Oleh : I Gede Sugata Yadnya Manuaba, S.S., M.Pd
Pendahuluan
Dalam ajaran Hindu di Bali, pelaksanaan yadnya (persembahan suci) merupakan bagian penting dalam kehidupan spiritual umat. Yadnya tidak hanya berfungsi sebagai bentuk penghormatan kepada Tuhan, leluhur, dan alam, tetapi juga sebagai sarana untuk mencapai keseimbangan sekala-niskala. Dalam praktiknya, yadnya di Bali tidak terlepas dari tiga konsep utama, yaitu Igama, Ugama, dan Agama. Ketiga konsep ini mencerminkan tingkat pemahaman dan pelaksanaan ajaran agama dalam kehidupan sehari-hari.
1. Igama: Aturan Berdasarkan Tradisi Lokal
Igama merujuk pada ajaran yang bersumber dari adat dan tradisi setempat yang telah diwariskan secara turun-temurun. Dalam konteks beryadnya, Igama berorientasi pada desa, kala, dan patra (tempat, waktu, dan keadaan) yang disesuaikan dengan budaya lokal.
Contoh Igama dalam Beryadnya:
Pelaksanaan upacara seperti Tumpek Landep, Tumpek Uduh, Tumpek Kandang yang merupakan bentuk penghormatan kepada benda, tumbuhan, dan hewan.
Tradisi metatah (potong gigi) yang tidak disebutkan dalam kitab suci Weda, tetapi telah menjadi bagian dari adat Hindu Bali.
Upacara adat seperti Ngaben yang memiliki variasi pelaksanaan tergantung pada daerah dan kebiasaan masyarakat setempat.
Igama menekankan aspek budaya dalam beryadnya, yang meskipun tidak selalu bersumber langsung dari kitab suci, tetap dijalankan karena telah menjadi bagian dari kehidupan spiritual umat Hindu Bali.
2. Ugama: Aturan Keagamaan yang Lebih Formal
Ugama mengacu pada aturan keagamaan yang lebih sistematis dan memiliki dasar dalam kitab suci Hindu seperti Weda, Itihasa, dan Purana.
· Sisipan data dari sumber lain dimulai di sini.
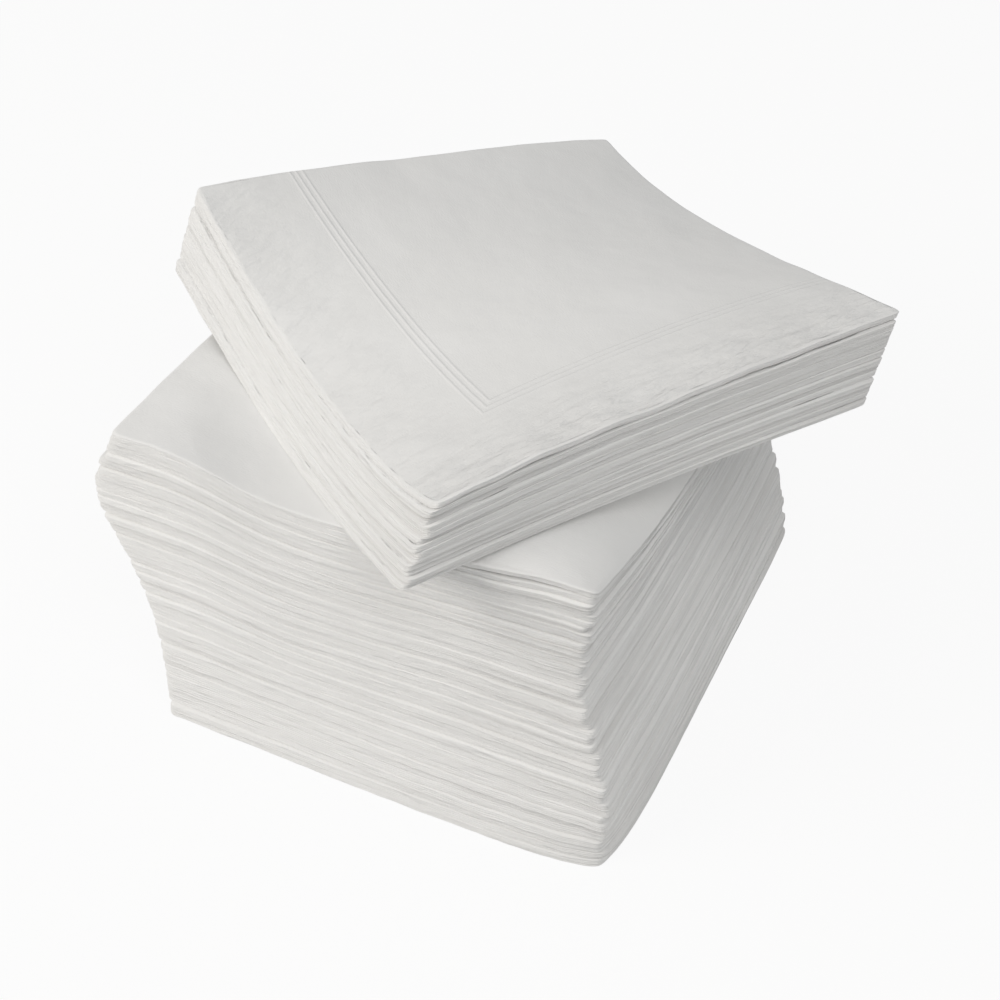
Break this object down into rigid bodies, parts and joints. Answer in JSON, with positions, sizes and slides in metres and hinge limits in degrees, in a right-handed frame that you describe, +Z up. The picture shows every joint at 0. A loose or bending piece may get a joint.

Pada tahap ini, pelaksanaan beryadnya sudah berdasarkan ajaran agama Hindu yang lebih luas dan baku.
Contoh Ugama dalam Beryadnya:
Pelaksanaan Panca Yadnya (Dewa Yadnya, Rsi Yadnya, Pitra Yadnya, Manusa Yadnya, Bhuta Yadnya) yang memiliki dasar dalam kitab suci Hindu.
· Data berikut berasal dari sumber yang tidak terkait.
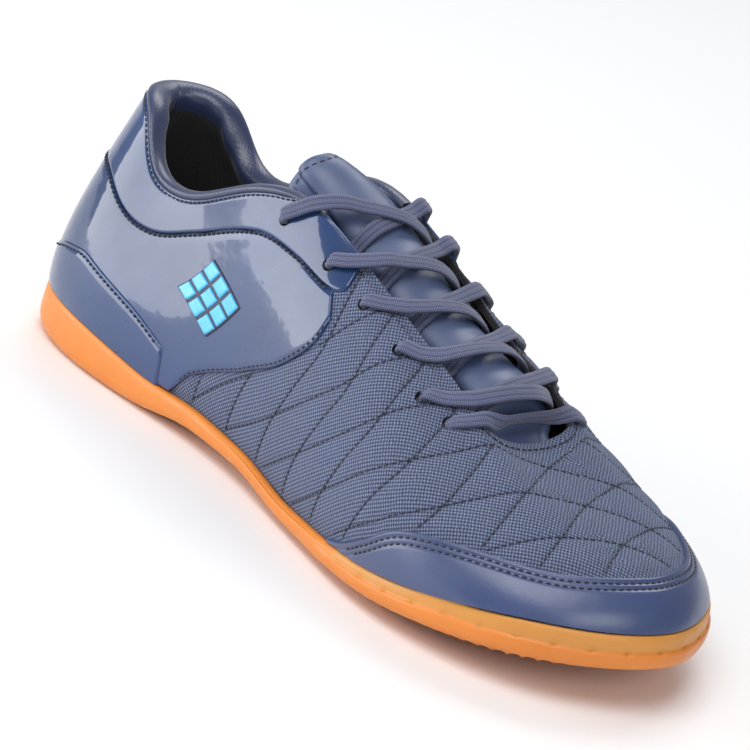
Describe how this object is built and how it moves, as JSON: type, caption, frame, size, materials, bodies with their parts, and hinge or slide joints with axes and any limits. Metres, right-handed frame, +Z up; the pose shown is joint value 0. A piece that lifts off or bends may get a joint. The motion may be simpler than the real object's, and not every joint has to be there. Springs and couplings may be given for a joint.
{
  "type": "sneaker",
  "caption": "Low indoor court shoe with a quilted canvas upper, gloss heel panels, flat laces and a moulded rubber cup sole.",
  "frame": {"origin": "on the floor under the middle of the heel", "axes": "+X towards the toe, +Y towards the inner side of the foot, +Z up"},
  "size_m": [0.2717, 0.0998, 0.0949],
  "materials": {
    "gum_rubber": "smooth moulded gum rubber",
    "canvas": "woven quilted canvas",
    "synthetic": "semi-gloss synthetic leather",
    "gloss_synthetic": "patent synthetic leather",
    "lining": "knitted lining",
    "tongue_synthetic": "soft synthetic leather",
    "insole_cloth": "cloth covered foam",
    "lace": "flat woven lace",
    "badge": "moulded tile"
  },
  "bodies": {
    "root": {"outsole": "gum_rubber", "upper": "canvas", "toe_guard": "synthetic", "quarter_panel": "gloss_synthetic", "collar_panel": "gloss_synthetic", "heel_counter": "gloss_synthetic", "collar_lining": "lining", "tongue": "tongue_synthetic", "insole": "insole_cloth", "lace_bar": "lace", "lace_cross_1": "lace", "lace_cross_2": "lace", "lace_cross_3": "lace", "lace_cross_4": "lace", "lace_cross_5": "lace", "badge_lateral": "badge"}
  },
  "joints": []
}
Penggunaan mantra suci dalam setiap prosesi upacara, yang mengacu pada ajaran Weda.
Penyucian diri sebelum melakukan yadnya dengan melukat atau mandi suci, yang memiliki landasan dalam konsep spiritual Hindu.
Ugama mengajarkan bahwa yadnya bukan sekadar ritual adat, tetapi juga memiliki landasan filosofis dan ajaran agama yang lebih mendalam.
3. Agama: Kesadaran Spiritual Tertinggi
Agama adalah tingkatan tertinggi dalam pelaksanaan beryadnya. Pada tahap ini, seseorang tidak hanya menjalankan yadnya secara fisik tetapi juga memahami makna terdalamnya, yaitu bhakti (pengabdian), kesadaran diri, dan penyatuan dengan Tuhan (Brahman).
Contoh Agama dalam Beryadnya:
Melaksanakan yadnya bukan sekadar kewajiban, tetapi dengan penuh kesadaran dan ketulusan.
Bersembahyang tidak hanya untuk meminta sesuatu, tetapi juga sebagai bentuk syukur dan pengabdian kepada Tuhan.
Menjalankan yadnya dengan kesadaran spiritual bahwa semua yang dilakukan adalah bagian dari dharma (kewajiban suci) untuk mencapai moksa (pembebasan spiritual).
Agama mengajarkan bahwa yadnya bukan hanya soal ritual atau persembahan materi, tetapi lebih kepada niat dan kesadaran batin dalam melaksanakannya.
Kesimpulan
Konsep Igama, Ugama, dan Agama dalam beryadnya menunjukkan tahapan pemahaman dan pelaksanaan yadnya dalam kehidupan umat Hindu di Bali. Igama berfokus pada tradisi dan adat lokal, Ugama menekankan ajaran kitab suci, dan Agama membawa umat pada kesadaran spiritual yang lebih tinggi.
Dengan memahami konsep ini, umat Hindu dapat menjalankan yadnya dengan lebih bermakna, tidak hanya sebagai kewajiban adat, tetapi juga sebagai jalan menuju kesadaran spiritual yang lebih tinggi serta keseimbangan dalam kehidupan.